A theater teacher played 'Hamilton' for a group of inmates. Their reaction was priceless.
These men are prisoners. But in 'Hamilton,' they saw themselves on stage.
I work with a group of men who aren’t used to seeing themselves in the narrative unless they’re portrayed as villains.
These men are prisoners. They understand that much of America thinks they’re monsters who deserve to be locked in cages. They are the bastard, orphan sons of … every kind of woman you can imagine. They are also beloved sons and husbands and part of close families who come to visit them every week.
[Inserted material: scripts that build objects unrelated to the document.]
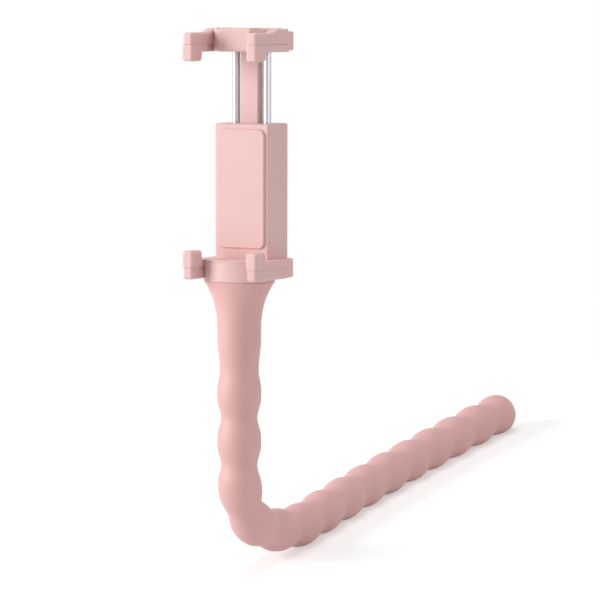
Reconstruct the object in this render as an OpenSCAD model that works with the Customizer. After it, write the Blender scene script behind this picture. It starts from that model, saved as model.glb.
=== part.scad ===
// Flexible phone holder: a sprung clamp for a phone on a beaded silicone arm with a bendable
// metal core. The arm is bent into a leg that lies on the table and a neck that leans back over it.
// Lengths are in millimetres. The origin is on the table, under the bead where the leg begins.

/* [Beaded arm] */
// Diameter of a bead at its crest
bead_d = 16.4; // [14:0.2:19]
// Diameter in the valley between two beads
valley_d = 13.7; // [11.5:0.1:14]
// Distance from one bead to the next along the arm
bead_pitch = 17.6; // [16:0.2:20]
// Beads from the neck to the tip
bead_count = 15; // [9:1:18]
// How far a bead's underside is pressed flat where it lies on the table
foot_flat = 1; // [0.3:0.1:1.2]
// Diameter of the bendable metal core
core_d = 4.4; // [3:0.2:6]

/* [Bend of the arm] */
// Angle by which the neck leans back over the leg
lean = 10; // [0:1:20]
// Radius of the tight part of the elbow
tight_r = 23; // [22:1:28]
// Radius of the easy part of the elbow, next to the leg
easy_r = 80; // [60:1:90]
// Angle that the easy part turns
easy_a = 24; // [15:1:28]
// How far the easy part runs on past the crest of the bead that stands at the origin
run_on = 6; // [0:0.5:8]
// Angle by which the leg sets off to the left
leg_start_a = 1.5; // [0:0.5:4]
// Radius of the leg's slight bow on the table
bow_r = 1300; // [900:50:3000]

/* [Neck] */
// Diameter of the smooth neck above the beads
neck_d = 16.2; // [15:0.2:18]
// Diameter of the first, shallow valley under the smooth neck
first_valley_d = 14.4; // [13:0.2:15]
// Height of the flare's rim above the first bead's centre
flare_top = 41.9; // [38:0.5:48]
// Height above the first bead's centre at which the flare begins
flare_start = 23; // [20:0.5:26]
// Half the flare's width across the clamp
flare_a = 14; // [12.5:0.25:15]
// Half the flare's depth from front to back
flare_b = 10.2; // [9:0.2:11]

/* [Jaws] */
// Distance between the two contact faces, as it is in the rest pose
grip = 76.5; // [70:0.5:85]
// Height of the lower contact face above the first bead's centre
grip_z = 50; // [49:0.5:54]
// Half the width over the two arms of a jaw
jaw_w = 15.7; // [15:0.1:18]
// Width of one arm
arm_w = 4.2; // [3.6:0.1:5]
// Distance of the prongs' front faces before the neck's axis
front_y = 14.5; // [13.5:0.1:17]
// Depth of a prong from front to back
prong_t = 6.3; // [5:0.1:7]
// How far a prong reaches over the phone's face
lip = 3.2; // [2.4:0.1:4]
// Thickness of a jaw behind its contact face
jaw_h = 7.1; // [6.5:0.1:8]
// Distance of the arms' back ends behind the neck's axis
back_y = 9.7; // [9:0.1:11]
// Thickness of the soft pad on a jaw
pad_t = 2.7; // [2:0.1:3.2]
// How far a soft pad stands proud of the hard jaw's sides
pad_proud = 0.25; // [0.1:0.05:0.4]
// Rise of the upper jaw's shoulder over its arms
shoulder = 1.6; // [0.8:0.1:2.2]

/* [Sliding housing] */
// Depth of the rear blocks behind the arms
rear_t = 6.9; // [6.5:0.1:8]
// How far a rear block's sides stand in from the arms
rear_inset = 1.5; // [1:0.1:2]
// Height of the housing's top above the lower contact face
house_h = 50; // [48:0.5:54]
// Thickness of the housing's walls
wall = 1.6; // [1.4:0.1:2]
// Front face of the housing, behind the neck's axis
house_y = 1.5; // [1:0.1:2.5]
// Thickness of the soft rest for the phone's back
rest_t = 0.9; // [0.6:0.1:1.2]
// Diameter of a guide rod
rod_d = 3; // [2.4:0.1:3.4]
// Distance of a guide rod's axis from the hollow's side wall
rod_in = 3.3; // [3.2:0.1:3.5]
// How far the jaws close from the rest pose
close_travel = 19; // [10:0.5:19]
// How far the jaws open from the rest pose
open_travel = 13; // [8:0.5:14]
// Diameter of the spring wire
spring_wire = 0.7; // [0.5:0.1:0.9]
// Turns of each spring
spring_turns = 9; // [6:1:11]

/* [Fits] */
// Radial clearance of a guide rod in its bush
rod_clear = 0.05; // [0.02:0.01:0.1]
// Clearance round the tongue and round the core
slide_clear = 0.15; // [0.1:0.05:0.3]
// Clearance between the silicone and the clamp's stem
stem_clear = 0.1; // [0.05:0.05:0.2]

/* [Hidden] */
$fn = 48;
e = 0.01;
sides = 24;
bore_sides = 12;
steps = 10;
foot_bead = 5;
tight_a = 90 + lean - easy_a;
tight_len = tight_r * tight_a * PI / 180;
easy_len = easy_r * easy_a * PI / 180;
foot_s = foot_bead * bead_pitch + run_on;
neck_s = foot_s - tight_len - easy_len;
tip_s = (bead_count - 1) * bead_pitch;
axis_z = bead_d / 2 - foot_flat;
flat_a = acos(axis_z / (bead_d / 2));
easy_y = run_on - easy_r * sin(easy_a);
easy_z = axis_z + easy_r * (1 - cos(easy_a));
tight_y = easy_y + tight_r * (sin(easy_a) - sin(easy_a + tight_a));
tight_z = easy_z + tight_r * (cos(easy_a) - cos(easy_a + tight_a));
bead_y = tight_y + neck_s * sin(lean);
bead_z = tight_z + neck_s * cos(lean);

core_r = core_d / 2;
bore_r = core_r + 0.05;
ferrule_r = core_r + 1;
ferrule_len = 11;
stem_r = 5.5;
stem_bottom = flare_top - 18;
socket_r = core_r + 1.4;
socket_bottom = stem_bottom + 1.5;
floor_z = flare_top + 3.6;
socket_top = floor_z + 1.6;
flange_r = socket_r + 2.4;
cavity_r = (stem_r + stem_clear) / cos(180 / bore_sides);

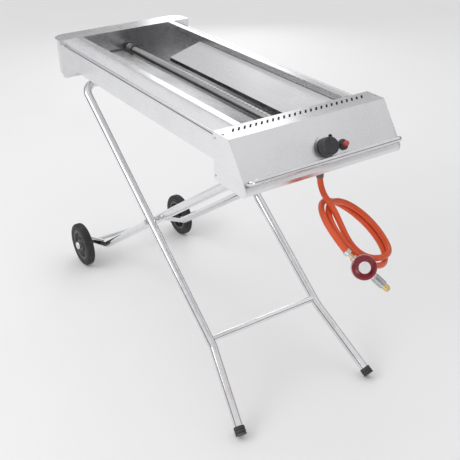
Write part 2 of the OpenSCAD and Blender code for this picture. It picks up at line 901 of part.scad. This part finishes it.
// Hub disc with a recess ring on the outside, ribs inside and a long boss on the axle
module wheel_hub(s) {
    w = wheel_w / 2;
    inner_face = wheel_y - rear_leg_y - leg_r - 3;
    color("gray")
        at_wheel(s) difference() {
            union() {
                rotate_extrude() polygon([
                    [hub_bore_r, -inner_face], [14, -inner_face], [16, -4], [hub_r - 8, -4],
                    [hub_r - 8, 3 - w], [hub_r, 3 - w], [hub_r, w - 3], [hub_r - 8, w - 3],
                    [hub_r - 14, 4], [28, 4], [22, w - 3], [hub_bore_r, w - 3]
                ]);
                for (a = [0:60:300])
                    rotate([0, 0, a]) translate([15, -2, -12]) cube([hub_r - 20, 4, 10]);
            }
            cylinder(h = 80, r = hub_bore_r, center = true);
        }
}

module left_wheel_hub() { wheel_hub(-1); }

module right_wheel_hub() { wheel_hub(1); }

// ---------- Hose and regulator ----------
module inlet_clamp() {
    color("darkslategray")
        translate([inlet[0], 0, nozzle_end - 11]) difference() {
            cylinder(h = 10, r = hose_r + 1.8);
            translate([0, 0, -1]) cylinder(h = 12, r = hose_r - 0.5);
        }
}

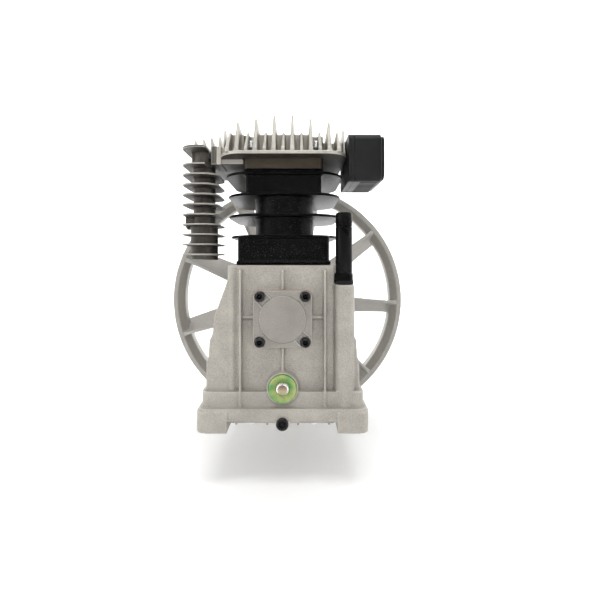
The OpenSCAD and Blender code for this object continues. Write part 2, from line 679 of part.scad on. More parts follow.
// ---- discharge cooler --------------------------------------------------------------------
cooler_gasket_x = flange_x - gasket_t;
cooler_flange_t = 5;
module flange_bolt_places() {
    for (y = [-1, 1]) translate([0, cooler_y + y * flange_bolt_y, flange_bolt_z]) children();
}
module cooler_gasket() {
    color("dimgray") difference() {
        block_between([cooler_gasket_x, flange_x],
            [cooler_y - flange_d / 2, cooler_y + flange_d / 2], flange_z);
        translate([0, cooler_y, port_z]) rod_x(cooler_bore_r, cooler_gasket_x - lap, flange_x + lap);
        flange_bolt_places() rod_x(m6_r + 0.3, cooler_gasket_x - lap, flange_x + lap);
    }
}
function cooler_fin_z(i) = i == 0 ? cooler_cap_z : cooler_next_fin - (i - 1) * cooler_pitch;
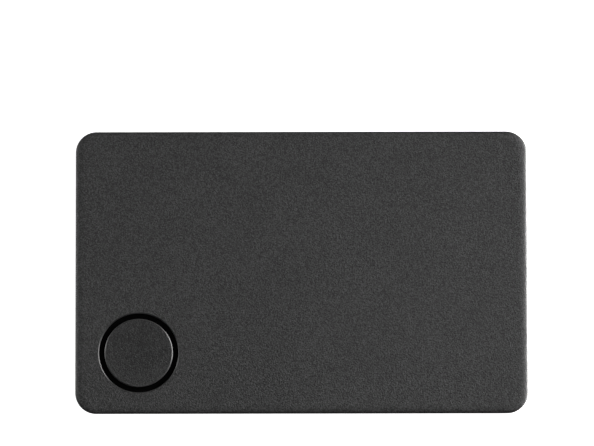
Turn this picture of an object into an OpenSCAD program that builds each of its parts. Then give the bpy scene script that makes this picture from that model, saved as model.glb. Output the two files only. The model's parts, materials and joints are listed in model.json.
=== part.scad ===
// Card-format bluetooth tracker, assembled from separate pieces.
// The card lies flat: X is its width, Y its depth, Z its thickness.
// The origin is under its centre, on the plane that it rests on.

/* [Card] */
// Width of the card along X
card_w = 86.2; // [86:0.1:90]
// Depth of the card along Y
card_d = 54.0; // [54:0.1:58]
// Thickness of the card
card_t = 2.4; // [2.4:0.1:3.0]
// Radius of the card's four corners, seen from above
corner_r = 4.0; // [3.4:0.1:4.6]

/* [Edges] */
// How far the front edge's roll reaches inward
front_roll_in = 1.8; // [1.2:0.1:2.4]
// How far the front edge's roll drops
front_roll_drop = 0.9; // [0.7:0.05:1.1]
// Squareness of the front edge's roll: 2 is an ellipse
front_roll_power = 2.5; // [2:0.1:3]
// How far the back edge's roll reaches inward
back_roll_in = 1.0; // [0.6:0.1:1.4]
// How far the back edge's roll rises
back_roll_rise = 0.7; // [0.5:0.05:0.8]
// Height of the back cover's ledge, just below the joint line
joint_z = 0.9; // [0.85:0.01:0.95]
// Width of the joint line between the two casings
joint_gap = 0.05; // [0.03:0.01:0.08]

/* [Walls] */
// Thickness of the front and back skins
skin_t = 0.45; // [0.4:0.01:0.5]
// Thickness of the front shell's skirt beside the lip
skirt_t = 0.5; // [0.4:0.05:0.55]
// Distance from the card's outline to its inner space
wall_t = 1.0; // [0.95:0.05:1.1]
// Height of the back cover's lip top
lip_top = 1.55; // [1.4:0.05:1.6]
// Clearance between pieces that fit inside each other
fit_gap = 0.05; // [0.03:0.01:0.08]

/* [Button] */
// Button centre, from the card's centre along X
button_x = -31.0; // [-31.4:0.1:-30]
// Button centre, from the card's centre along Y
button_y = -15.45; // [-15.8:0.05:-14]
// Diameter of the button cap
button_d = 13.0; // [12:0.1:13.4]
// Height of the button cap
cap_h = 0.95; // [0.9:0.01:1]
// Diameter of the hole in the front shell
ring_d = 15.1; // [14.6:0.1:15.4]
// Width of the chamfers on the cap's edge and on the hole's edge
edge_break = 0.16; // [0.1:0.01:0.25]
// Height of the same chamfers
edge_drop = 0.13; // [0.1:0.01:0.3]
// How far the button travels
button_travel = 0.15; // [0.1:0.01:0.18]

/* [Board] */
// Thickness of the circuit board
board_t = 0.4; // [0.3:0.05:0.45]
// Width of the narrow arm of the board
board_arm_w = 13.6; // [12:0.1:13.6]
// Depth of the wide part of the board
board_foot_d = 22.6; // [22:0.1:23]
// Thickness of the tape under the board and the battery
tape_t = 0.1; // [0.05:0.01:0.1]

/* [Battery] */
// Width of the battery's cup along X
cell_w = 35.6; // [30:0.1:36]
// Depth of the battery's cup along Y
cell_d = 47.0; // [40:0.1:48]
// Thickness of the battery
cell_t = 1.1; // [0.9:0.05:1.15]

/* [Sounder] */
// Diameter of the brass plate
piezo_d = 24.0; // [20:0.1:24]
// Diameter of the ceramic disc
piezo_ceramic_d = 17.0; // [14:0.1:18]
// Thickness of the brass plate and of the ceramic, each
piezo_t = 0.1; // [0.08:0.01:0.12]

/* [Hidden] */
$fn = 96;

// Heights, from the resting plane up
floor_z = skin_t;
ceiling_z = card_t - skin_t;
rim_z = joint_z + joint_gap;
board_z = floor_z + tape_t;
board_top = board_z + board_t;
tab_z = board_top;

// Casing plan: the inner space, and the spacer frame inside it
inner_w = card_w - 2 * wall_t;
inner_d = card_d - 2 * wall_t;
inner_r = corner_r - wall_t;
bead_inset = 0.12;
frame_wall = 0.6;
bay_x = inner_w / 2 - fit_gap - frame_wall;
bay_y = inner_d / 2 - fit_gap - frame_wall;
roll_steps = 12;

// Overlap of shapes that join, and overshoot of shapes that cut
lap = 0.1;
cut = 1;

// Board plan: an L with its corner at the lower left
board_gap = 0.25;
board_left = -bay_x + board_gap;
board_right = -1.2;
board_bottom = -bay_y + board_gap;
board_top_y = bay_y - board_gap;
board_arm_left = board_right - board_arm_w;
board_foot_top = board_bottom + board_foot_d;
board_corner = 2.0;
board_tape_inset = 1.0;
pin_r = 0.5;
pin_in = 1.4;
pin_places = [
    [board_left + pin_in, board_bottom + pin_in],
    [board_right - pin_in, board_bottom + pin_in],
    [board_arm_left + pin_in, board_top_y - pin_in]
];

// Partition walls of the spacer frame
bay_gap = 0.3;
battery_wall_x = board_right + bay_gap;
piezo_wall_x = board_arm_left - 2 * bay_gap - frame_wall;
piezo_wall_y = board_foot_top + bay_gap;
notch_h = 0.35;

// Button stack, from the board up
dome_r = 3.0;
dome_left_over = 0.05;
dome_h = button_travel + dome_left_over;
dome_t = 0.06;
dome_steps = 8;
dome_radii = [for (i = [0 : dome_steps]) dome_r * i / dome_steps];
sticker_r = 4.5;
sticker_t = 0.05;
sticker_skirt = 0.3;
plunger_r = 1.2;
plunger_lead_in = 0.1;
plunger_z = board_top + dome_h + sticker_t;
membrane_t = 0.05;
membrane_gap = 0.05;
pad_margin = 0.1;
cap_z = card_t - cap_h;
membrane_in_z = cap_z - membrane_t;
membrane_out_z = cap_z + membrane_t;
collar_z = membrane_out_z + membrane_t;
collar_t = 1.0;
collar_r = ring_d / 2 + collar_t;
flange_margin = 0.1;

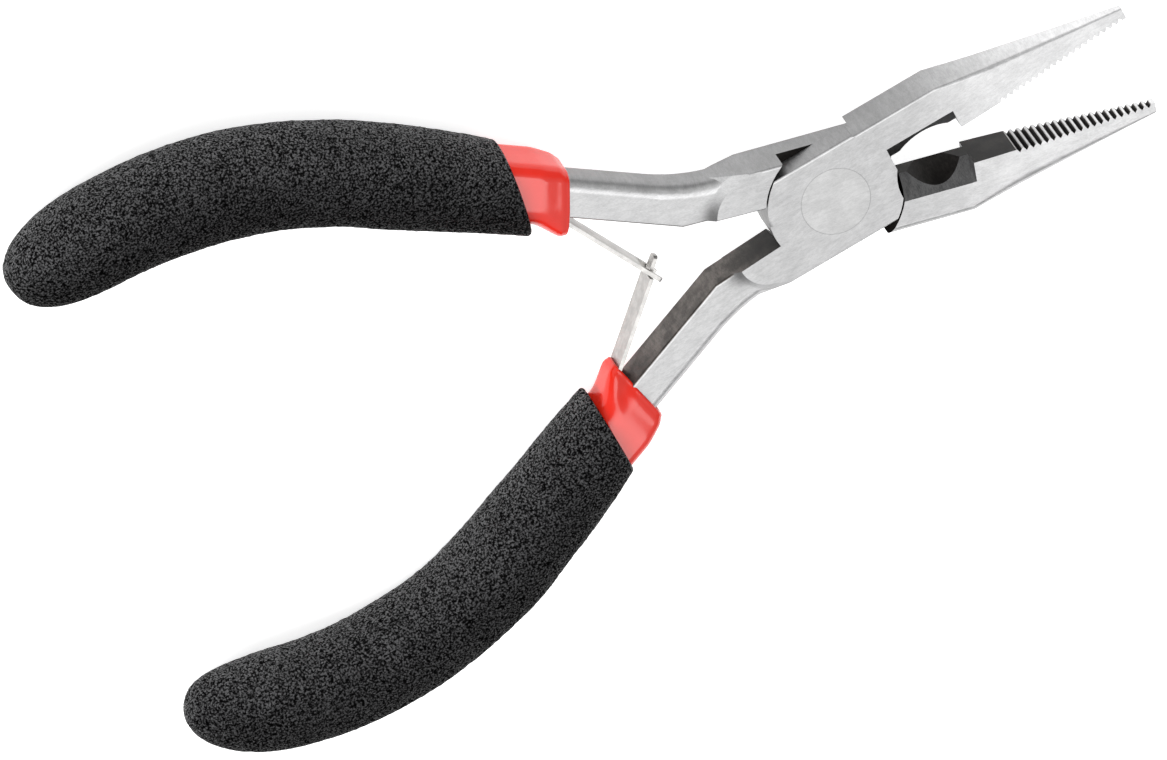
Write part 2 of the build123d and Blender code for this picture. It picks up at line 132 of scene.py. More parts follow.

Maybe they understand Alexander’s words in the musical, "Hamilton": “Livin’ without a family since I was a child. My father left, my mother died, I grew up buckwild.” Many of them know all about living impoverished, in squalor, and about fathers who split. A few of them are in college, working on being scholars.
People look at them like they’re stupid. They’re not stupid.
Because our criminal justice system silences these men, I will be so bold as to tell (a little piece of) their story.
We make plays together at the Sing Sing Correctional Facility hidden away behind razor wire and 18-foot-high walls. We rediscover vulnerability and human connection behind faces masked for survival and inside guarded, broken hearts. We perform for the incarcerated population (please, not one more joke about the "captive" audience) and for a few hundred civilian guests.
Right now, we’re two weeks away from this year’s production, which is "Twelfth Night." We’re telling a story about losing a brother, about heartbreak, about discovering what it’s safe to reveal, and what one has to conceal in a strange and possibly dangerous new place. We’re telling a story about not knowing when the joke has gone too far and the consequences of that — a story about wrongful incarceration. We’re telling a story about recovering what one thought was lost forever.
I’ve written before about how theater can teach trust, empathy, compassion, peaceful conflict resolution, deeper cognitive thinking, delayed gratification and how it can create community and understanding.
The men in Rehabilitation Through the Arts have far fewer disciplinary infractions inside the facility and a dramatically lower recidivism rate upon release than the general population.
I often wish I could take the guys to the theater.
You may be able to imagine that a fair number of these men had no access to the arts as children. We make do with production photos and the occasional “adapted for television” viewings.
That is, until the cast of Hamilton beautifully and powerfully performed their opening number from the stage of the Richard Rodgers Theatre for the Grammy ceremony and then performed again at the White House.
When Lin-Manuel Miranda freestyled in the Rose Garden with President Obama, I promptly burned the performance onto a DVD and waited for clearance to bring it into the facility.
We watched on video as Miranda performed a piece from his "concept album" at the 2009 White House Poetry Jam, and then we talked about how that audience received his work.
We talked about what happens when people laugh and you’re serious, about the decision to stand one’s ground and follow one’s purpose, which is a hot topic in our rehearsal room as we get closer to sharing our months of work with the population of the prison.
One of the men observed, “He gets more confident as he goes.” Some of the men worry the population won’t understand Shakespeare; some worry they will laugh at the serious parts. One of the elders in our circle said, “We have to tell the story.”
We watched a true Broadway show in the big house.
Well, four minutes of one anyway, in the form of the Grammy performance of “Hamilton” from the stage of the Richard Rodgers Theatre. Heads nodded to the beat; some of the men snapped along. “Can we watch it again?” We could. We did.
We talked about how "Hamilton" is performed on a bare stage, just like we’ll perform "Twelfth Night."
“No one laughed when he said his name this time.” We talked about how Miranda uses language, leverages rhetoric to find each character’s voice, just as Shakespeare did. We talked about working for six years on something you believe in, and we speculated about the long, uncertain nights he might have had somewhere in the middle of year three or year four.
These men know more than the rest of us can imagine about long, uncertain nights in the middle of a very long bid to survive.
We watched the cast perform “My Shot” at the White House. We whooped. We joyfully beheld the son of Puerto Rican parents and the first African-American president freestyle in the Rose Garden. We cheered. (One or two of us might have teared up, but we don’t need to discuss that.)
These gorgeous, thoughtful, wounded men rarely see themselves represented in the world.
As they fight to become the men they want to be, they still mostly see themselves in the narrative as junkies, dealers, thugs, or the latest black man brutally gunned down in the streets by the police. According to an Opportunity Agenda study, “negative mass media portrayals were strongly linked with lower life expectations among black men.”
"Who lives? Who dies? Who tells your story?"
But, in the midst of our shared creative endeavor, they saw themselves smack in the center of the narrative of creation, possibility, pursuit, and achievement.
Representation unabashedly made me weep as I watched a few of the men lean in.
Representation matters. Representation is beautiful.
And I am not willing to wait for it.